搭建高可用ETCD集群
背景
在正式的生产环境中, Kubernets
的集群往往是多个master
的, 而k8的元信息都是存储
在etcd中的, 这就要求我们的etcd
是要多个节点做到高可用, 这里就简单记录一下etcd
集群的搭建过程,希望对他人也有帮助。
安装指南
软件版本说明
name | version |
---|---|
etcd | 3.2.18 |
centos7 | 7.5.1804 |
网络规划
为了模拟生产的环境, 你可以用VMware创建三台虚拟机, 然后为这三台虚拟机创建一个虚拟网络,
我这里创建的网络的网段是192.168.200.1-192.168.200.255
.
host | ip |
---|---|
master1 | 192.168.200.10 |
master2 | 192.168.200.20 |
master3 | 192.168.200.30 |
环境处理
做一下时间同步
yum install ntp -y
ntpdate pool.ntp.org
安装证书生成工具
curl -o /usr/local/bin/cfssl \
https://pkg.cfssl.org/R1.2/cfssl_linux-amd64
curl -o /usr/local/bin/cfssljson \
https://pkg.cfssl.org/R1.2/cfssljson_linux-amd64
chmod +x /usr/local/bin/cfssl*
配置hosts以方便解析域名
sed -i '/master/d' /etc/hosts
cat <<'EOF'>>/etc/hosts
192.168.200.10 master1
192.168.200.20 master2
192.168.200.30 master3
EOF
安装etcd
yum install etcd -y
配置相同的ssh
秘钥
ssh-keygen -t rsa -b 4096 # master1
ssh-copy-id root@master2
ssh-copy-id root@master3
证书生成
etcd最蛋疼最麻烦的地方来了,证书的配置没有太多的学问,一定要特别细心才行.
不建议放k8配置目录(/etc/kubernetes/pki/etcd), kubeadm reset的时候会被删掉
生成CA证书(master1)
# 进入证书目录
mkdir -p /etc/etcd/certs && cd /etc/etcd/certs
cat >ca-config.json <<EOF
{
"signing": {
"default": {
"expiry": "43800h"
},
"profiles": {
"server": {
"expiry": "43800h",
"usages": [
"signing",
"key encipherment",
"server auth",
"client auth"
]
},
"client": {
"expiry": "43800h",
"usages": [
"signing",
"key encipherment",
"client auth"
]
},
"peer": {
"expiry": "43800h",
"usages": [
"signing",
"key encipherment",
"server auth",
"client auth"
]
}
}
}
}
EOF
cat >ca-csr.json <<EOF
{
"CN": "etcd",
"key": {
"algo": "rsa",
"size": 2048
}
}
EOF
# 生成 ca的公钥:ca.pem, 私钥:ca-key.pem
cfssl gencert -initca ca-csr.json | cfssljson -bare ca -
生成客户端证书(master1)
k8或者一些通过证书来访问的gui工具
# 进入证书目录
mkdir -p /etc/etcd/certs && cd /etc/etcd/certs
cat >client.json <<EOF
{
"CN": "client",
"key": {
"algo": "ecdsa",
"size": 256
}
}
EOF
# 生成client的公钥: client.pem,私钥:client-key.pem
cfssl gencert -ca=ca.pem -ca-key=ca-key.pem -config=ca-config.json \
-profile=client client.json | cfssljson -bare client
证书分发到其他节点(master2,master3)
mkdir -p /etc/etcd/certs && cd /etc/etcd/certs
scp root@master1:/etc/etcd/certs/\* .
生成server和peer证书(master1,master2,master3)
这一步在三个节点分别执行
生成服务端和etcd节点互信(2380
)的证书
export PEER_NAME=$(hostname)
export PRIVATE_IP=$(ip addr show ens37 | grep -Po 'inet \K[\d.]+')

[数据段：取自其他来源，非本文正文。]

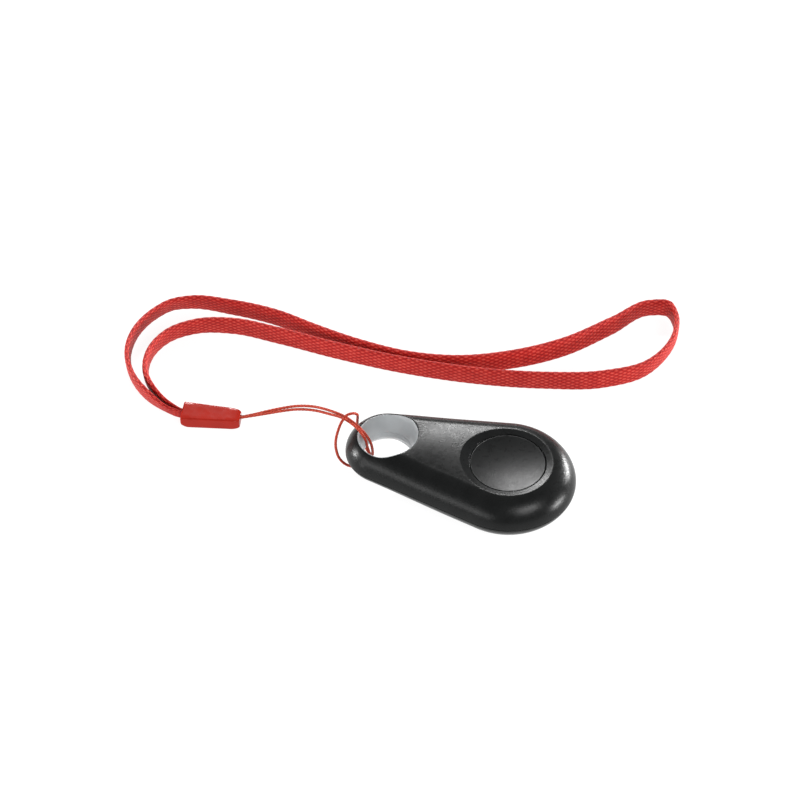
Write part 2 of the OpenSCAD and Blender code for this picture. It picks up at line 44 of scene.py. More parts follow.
# Camera, as the photograph was taken
CAMERA_PLACE = Vector((90.48, -322.56, 374.98)) * MM
CAMERA_AIM = Vector((-0.2131, 0.6594, -0.7209))
CAMERA_LENS, CAMERA_SENSOR, CAMERA_NEAR = 101.9, 36, 0.01

camera = bpy.data.objects.new("camera", bpy.data.cameras.new("camera"))
camera.location = CAMERA_PLACE
camera.rotation_euler = CAMERA_AIM.to_track_quat("-Z", "Y").to_euler()
camera.data.lens = CAMERA_LENS
camera.data.sensor_width = CAMERA_SENSOR
camera.data.clip_start = CAMERA_NEAR
bpy.context.scene.collection.objects.link(camera)
bpy.context.scene.camera = camera

# Routes, the same points as in the part's source
# Strap: x, y, z, lean in degrees, share of full size
STRAP_ROUTE = [
    [-61.6, 0.24, 1.55, 0, 0.44], [-65.7, -0.56, 1.55, 0, 0.44], [-68.9, -0.5, 2, 22, 0.7],
    [-74.3, 1.4, 2.7, 19, 1], [-80.7, 6.5, 2.7, 17, 1], [-84.3, 12.4, 2.7, 18, 1],
    [-85.4, 20.2, 2.7, 22, 1], [-83.4, 27.4, 2.7, 22, 1], [-81, 31, 2.7, 20, 1], [-76.6, 33.5, 2.7, 14, 1],
    [-67.1, 34.8, 2.7, 6, 1], [-55, 34.7, 2.7, 2, 1], [-45.5, 32.9, 2.7, 0, 1], [-34, 31.3, 2.7, 0, 1],
    [-21, 31.1, 2.7, 0, 1], [-9.8, 33.4, 2.7, -2, 1], [0, 37.8, 2.7, -8, 1], [11.5, 46.1, 2.7, -11, 1],
    [20.5, 56.5, 2.7, -7, 1], [27.5, 65.1, 2.7, 4, 1], [31.8, 66.1, 2.7, 3, 1], [34.2, 63.1, 2.7, 4, 1],
    [35.3, 57.4, 2.7, 9, 1], [34.5, 51.8, 2.7, 10, 1], [31.1, 44.8, 2.7, 4, 1], [23, 38.8, 2.7, -3, 1],
    [9.8, 34.1, 2.7, 0, 1], [-6, 30.7, 2.7, 0, 1], [-23, 28.9, 2.7, 0, 1], [-39, 28.7, 2.7, 0, 1],
    [-53, 29.2, 2.7, 0, 1], [-64.5, 28.9, 2.7, 3, 1], [-72.5, 26.2, 2.7, 8, 1], [-77.6, 21.4, 2.7, 12, 1],
    [-79.5, 15.3, 2.7, 16, 1], [-78.3, 8.7, 2.7, 19, 1], [-73.8, 3.3, 2.7, 21, 1],
    [-69.6, 1.1, 2.05, 22, 0.74], [-65.8, 0.11, 1.55, 0, 0.44], [-61.8, 0.91, 1.55, 0, 0.44],
]
LEAN_TURN = math.radians(-72)
STRAP_W, STRAP_T = 5.2, 1.3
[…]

cfssl print-defaults csr > config.json
sed -i '0,/CN/{s/example\.net/'"$PEER_NAME"'/}' config.json
sed -i 's/www\.example\.net/'"$PRIVATE_IP"'/' config.json
sed -i 's/example\.net/'"$PEER_NAME"'/' config.json
cfssl gencert -ca=ca.pem -ca-key=ca-key.pem -config=ca-config.json \
-profile=server config.json | cfssljson -bare server
cfssl gencert -ca=ca.pem -ca-key=ca-key.pem -config=ca-config.json \
-profile=peer config.json | cfssljson -bare peer
因为etcd是以etcd用户来启动的,所以设置证书为etcd属组
chown etcd:etcd /etc/etcd/certs/*
配置etcd(master1,master2,master3)
export PEER_NAME=$(hostname)
export PRIVATE_IP=$(ip addr show ens37 | grep -Po 'inet \K[\d.]+')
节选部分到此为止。